• _EXERCISE GOAL_:
Begin with the line that contains "function mesh(name, made, finish)", end with the line that contains "obj.parent = empty", and extract exactly that stretch of lines.
******************************
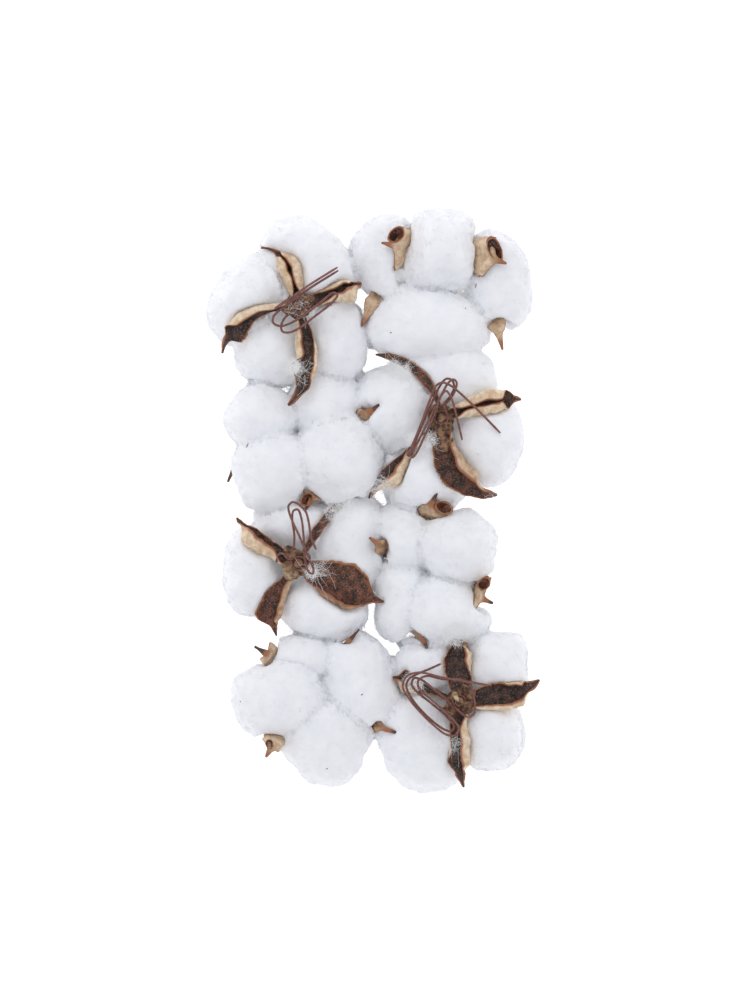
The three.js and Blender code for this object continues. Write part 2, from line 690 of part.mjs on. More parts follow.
// A lock's radius between its neighbours, before a burr stops it
function pressedRadius(one, d, walls) {
  const facings = walls.map((wall) => Math.max(wall.normal.dot(d), 0));
  const swell = Math.max(0, ...walls.map((wall, i) => wall.share * smooth(facings[i], 0.3, 0.95)));
  const free = freeRadius(one, d) * (1 + SPREAD * swell);
  const sum = walls.reduce((total, wall, i) => total + (facings[i] / wall.distance) ** PRESS, free ** -PRESS);
  return sum ** (-1 / PRESS);
}

// How far away the first triangle lies along a ray
function rayHit(origin, d, triangles) {
  const ray = new THREE.Ray(origin, d);
  const at = new THREE.Vector3();
  return triangles.reduce((nearest, [a, b, c]) => {
    const hit = ray.intersectTriangle(a, b, c, false, at);
    return hit ? Math.min(nearest, hit.distanceTo(origin)) : nearest;
  }, Infinity);
}

// The nearest hit of a bundle of rays round a direction, so that no facet dips into a burr
function bundleHit(origin, d, triangles) {
  const aside = new THREE.Vector3(-d.y, d.x, 0.01).normalize();
  const rays = [d, ...Array.from({ length: 6 }, (_, i) =>
    aside.clone().applyAxisAngle(d, (i * TURN) / 6).multiplyScalar(RAY_SPREAD).add(d).normalize())];
  return Math.min(...rays.map((ray) => rayHit(origin, ray, triangles)));
}

function trianglesOf(made) {
  const { vertProperties: v, triVerts: t } = made.getMesh();
  const corner = (i) => new THREE.Vector3(v[3 * i], v[3 * i + 1], v[3 * i + 2]);
  return Array.from({ length: t.length / 3 }, (_, i) => [0, 1, 2].map((k) => corner(t[3 * i + k])));
}

// A lock swells from its middle until it meets a neighbour, a burr or the surface below it
function lockSolid(one, all, burrs) {
  const geometry = new THREE.IcosahedronGeometry(1, LOCK_DETAIL);
  geometry.deleteAttribute("normal");
  geometry.deleteAttribute("uv");
  const ball = mergeVertices(geometry, 1e-4);
  const walls = pressWalls(one, all);
  const reach = Math.max(...one.half) * 1.2;
  const close = burrs.filter((b) => b.centre.distanceTo(one.centre) < reach + 55);
  const triangles = close.flatMap((b) => b.triangles);
  const position = ball.attributes.position;
  const d = new THREE.Vector3();
  for (let i = 0; i < position.count; i++) {
    d.fromBufferAttribute(position, i).normalize();
    const r = Math.min(pressedRadius(one, d, walls), bundleHit(one.centre, d, triangles));
    const p = one.centre.clone().addScaledVector(d, Math.max(r, 2));
    position.setXYZ(i, p.x, p.y, Math.max(p.z, SURFACE));
  }
  return solidOf(ball);
}

function meet(a, b) {
  const [p, q] = [a.boundingBox(), b.boundingBox()];
  return [0, 1, 2].every((i) => p.min[i] < q.max[i] && q.min[i] < p.max[i]);
}

const material = {
  cotton: new THREE.MeshStandardMaterial({ color: 0xf1f2f5, roughness: 0.95, metalness: 0 }),
  burr: new THREE.MeshStandardMaterial({ color: 0x5a3a28, roughness: 0.8, metalness: 0 }),
  wire: new THREE.MeshStandardMaterial({ color: 0x6b3a33, roughness: 0.5, metalness: 0 }),
};

function mesh(name, made, finish) {
  const one = new THREE.Mesh(geometryOf(made), finish);
  one.name = name;
  return one;
}

const bunch = new THREE.Group();
bunch.name = "cotton_boll_bunch";
bunch.position.set(-MIDDLE[0], -MIDDLE[1], 0);
bolls.flatMap((boll) => boll.locks).forEach((one, i) => {
  one.seed = 1.7 * (i + 1);
});
const allLocks = bolls.flatMap((boll) => boll.locks);
const burrs = bolls.map((boll) => {
  const fences = boll.carpels.map((c) => fenceSolid(boll, c));
  return { centre: middle(boll), triangles: [burrSolid(boll, 2 * GAP), ...fences].flatMap(trianglesOf) };
});
const clearances = bolls.flatMap((boll) => [burrSolid(boll, GAP), wireSolid(boll, GAP)]);
const woody = bolls.map((boll) => burrSolid(boll, 0));

bolls.forEach((boll, n) => {
  const group = new THREE.Group();
  group.name = boll.name;
  group.add(mesh(boll.name + "_burr", woody[n], material.burr));
  group.add(mesh(boll.name + "_wire", wireSolid(boll, 0), material.wire));
  boll.locks.forEach((one, i) => {
    const pressed = cutBy(lockSolid(one, allLocks, burrs), clearances).simplify(SLIVER);
    group.add(mesh(boll.name + "_lock_" + "abcd"[i], cutBy(pressed, woody), material.cotton));
  });
  bunch.add(group);
});

export default bunch;
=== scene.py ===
"""Looks for eight picked, open cotton bolls laid flat, touching, in two columns of four.

Four lie with the cotton up and four with the stalk end up. Lengths are in millimetres, in the
plan that the bunch is set out in, and become metres in the frame when a piece is made.
"""

import math
from dataclasses import dataclass

import bmesh
import bpy
import numpy as np
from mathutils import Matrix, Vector, noise
from mathutils.bvhtree import BVHTree


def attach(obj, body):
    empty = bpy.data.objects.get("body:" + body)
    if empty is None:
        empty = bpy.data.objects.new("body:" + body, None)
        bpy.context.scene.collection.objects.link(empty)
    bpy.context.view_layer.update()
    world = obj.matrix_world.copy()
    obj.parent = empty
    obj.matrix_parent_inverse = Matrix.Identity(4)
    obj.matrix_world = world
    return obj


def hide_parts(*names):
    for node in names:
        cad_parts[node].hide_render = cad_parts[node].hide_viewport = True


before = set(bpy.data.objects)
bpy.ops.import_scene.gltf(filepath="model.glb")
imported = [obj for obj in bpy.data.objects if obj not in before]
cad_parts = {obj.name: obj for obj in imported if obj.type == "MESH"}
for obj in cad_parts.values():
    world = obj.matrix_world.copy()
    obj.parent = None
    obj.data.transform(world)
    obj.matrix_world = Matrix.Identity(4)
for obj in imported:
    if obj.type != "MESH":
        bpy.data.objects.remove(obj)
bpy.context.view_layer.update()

MM = 0.001
MIDDLE = np.array([-1, -0.2, 0])  # middle of the bunch, in its plan
UP = 1
DOWN = -1
Z = np.array([0.0, 0.0, 1.0])
NEARLY_UP = Z + 0.01  # tipped a little, so that an upright way has one at right angles too

# Wood
WALL = 0.9  # thickness of a carpel at its midline
RIM = 0.45  # and at its edges
START = 3  # where a carpel's midline leaves the burr's middle
KEEL = math.radians(14)  # slope of the section at the midline
BASE_SHARE = 0.2  # a carpel's width at the hub, as a share of its greatest
TIP_WIDTH = 0.5  # half width of a beak's tip
BEAK_THICK = 2.6  # how much thicker the beak's root is than the wall
BEAK_TAPER = 0.5  # how thick its tip is, as a share of its root
BEAK_SWELL = (0.1, 0.03)  # shares of the length before and past its root in which it thickens
ROLL_AT_HUB = 0.35  # share of its roll that an edge has at the hub
ROLL_AT_TIP = 0.2
ROLL_GROWS = (0.15, 0.25)  # shares of the length before and past its first place in which it grows
ROLL_FADES = (0.08, 0.06)  # and before and past its last place in which it fades
RIM_WAVES = 7  # how many waves an edge has
RIM_RIPPLES = 19
WAVE_WIDTH = 0.1  # how much the waves widen a carpel
WAVE_ROLL = 0.14  # and roll it
RIPPLE_WIDTH = (0.09, 0.2)  # how much the ripples widen it in its middle and beside its beak
RIPPLE_GROWS = (0.3, -0.05)  # it ends before the beak's root, so its second share is below 0
WRINKLES = [(2.4, 0.32), (7, 0.7)]  # sizes and heights
WRINKLE_GROWS = (0.03, 0.2)  # shares of the length between which the wrinkles grow
FENCE = 5  # height over a carpel's midline up to which cotton stays on its own side
FENCE_THICK = 0.1
FENCE_REACH = (0.1, 0.9)  # shares of the carpel's length that it stands on
SEPTUM_REACH = (0.12, 0.55)
SEPTUM_DEPTH = 3
SEPTUM_LEAST = 0.6
SEPTUM_ARC = (0.2, 3)  # its depth follows a sine between these angles
SEPTUM_SECTION = [(-0.4, 0), (0.4, 0), (0.15, 1), (-0.15, 1)]  # aside, and share of the depth

CUP_PROFILE = [  # share of the width, share of the depth, how near the rim
    (0.03, -1, 0), (0.35, -0.97, 0.3), (0.65, -0.75, 0.6), (0.88, -0.35, 0.8), (0.96, 0, 0.95),
    (1.04, 0.06, 1), (1.12, -0.04, 1), (1.08, -0.4, 0.7), (0.85, -0.85, 0.5), (0.5, -1.12, 0.3),
    (0.03, -1.2, 0),
]
CUP_SIDES = 24
CUP_PAINTED_SHADE_ROWS = 3  # rows of faces, from the middle of an ear's hollow, that are dark: painted shade at the hollow's bottom
CUP_DEPTH = 3.2
CUP_TILT = 0.3
CUP_HEADING = 0.9  # it heads as its carpel does from this share of the length to the tip
CUP_RAISED = 2.4  # height of an ear's rim above the tip of its carpel
CUP_BUMPS = [(5, 0.9), (1.8, 0.3)]  # sizes and heights, here and below
CUP_SHADE = 0.5  # it is coloured as a carpel is halfway along

KNOB_BUMPS = [(4, 1.8), (1.6, 0.8)]
BUMP_SEEDS = (0, 7, 13)  # one for each axis
RECEPTACLE = [
    (0.4, -2.2), (2.6, -2.1), (5.0, -1.7), (6.2, -0.9), (6.6, 0.2), (6.3, 1.1), (5.6, 1.8), (4.6, 2.3),
    (3.6, 2.6), (2.7, 3.0),
]
RECEPTACLE_BUMPS = [(4, 1.3), (1.5, 0.6)]
STUB = [
    (2.5, 2.2), (2.45, 3.0), (2.3, 3.6), (2.3, 4.3), (2.25, 5.0), (2.35, 5.7), (2.25, 6.1), (1.8, 6.2),
    (0.9, 6.15), (0.2, 6.1),
]
STUB_BUMPS = [(3, 0.5), (1.2, 0.3)]
WOOD = 2  # which of a burr's finishes its hub has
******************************
• _RESPONSE TO THIS EXERCISE_:
function mesh(name, made, finish) {
  const one = new THREE.Mesh(geometryOf(made), finish);
  one.name = name;
  return one;
}

const bunch = new THREE.Group();
bunch.name = "cotton_boll_bunch";
bunch.position.set(-MIDDLE[0], -MIDDLE[1], 0);
bolls.flatMap((boll) => boll.locks).forEach((one, i) => {
  one.seed = 1.7 * (i + 1);
});
const allLocks = bolls.flatMap((boll) => boll.locks);
const burrs = bolls.map((boll) => {
  const fences = boll.carpels.map((c) => fenceSolid(boll, c));
  return { centre: middle(boll), triangles: [burrSolid(boll, 2 * GAP), ...fences].flatMap(trianglesOf) };
});
const clearances = bolls.flatMap((boll) => [burrSolid(boll, GAP), wireSolid(boll, GAP)]);
const woody = bolls.map((boll) => burrSolid(boll, 0));

bolls.forEach((boll, n) => {
  const group = new THREE.Group();
  group.name = boll.name;
  group.add(mesh(boll.name + "_burr", woody[n], material.burr));
  group.add(mesh(boll.name + "_wire", wireSolid(boll, 0), material.wire));
  boll.locks.forEach((one, i) => {
    const pressed = cutBy(lockSolid(one, allLocks, burrs), clearances).simplify(SLIVER);
    group.add(mesh(boll.name + "_lock_" + "abcd"[i], cutBy(pressed, woody), material.cotton));
  });
  bunch.add(group);
});

export default bunch;
=== scene.py ===
"""Looks for eight picked, open cotton bolls laid flat, touching, in two columns of four.

Four lie with the cotton up and four with the stalk end up. Lengths are in millimetres, in the
plan that the bunch is set out in, and become metres in the frame when a piece is made.
"""

import math
from dataclasses import dataclass

import bmesh
import bpy
import numpy as np
from mathutils import Matrix, Vector, noise
from mathutils.bvhtree import BVHTree


def attach(obj, body):
    empty = bpy.data.objects.get("body:" + body)
    if empty is None:
        empty = bpy.data.objects.new("body:" + body, None)
        bpy.context.scene.collection.objects.link(empty)
    bpy.context.view_layer.update()
    world = obj.matrix_world.copy()
    obj.parent = empty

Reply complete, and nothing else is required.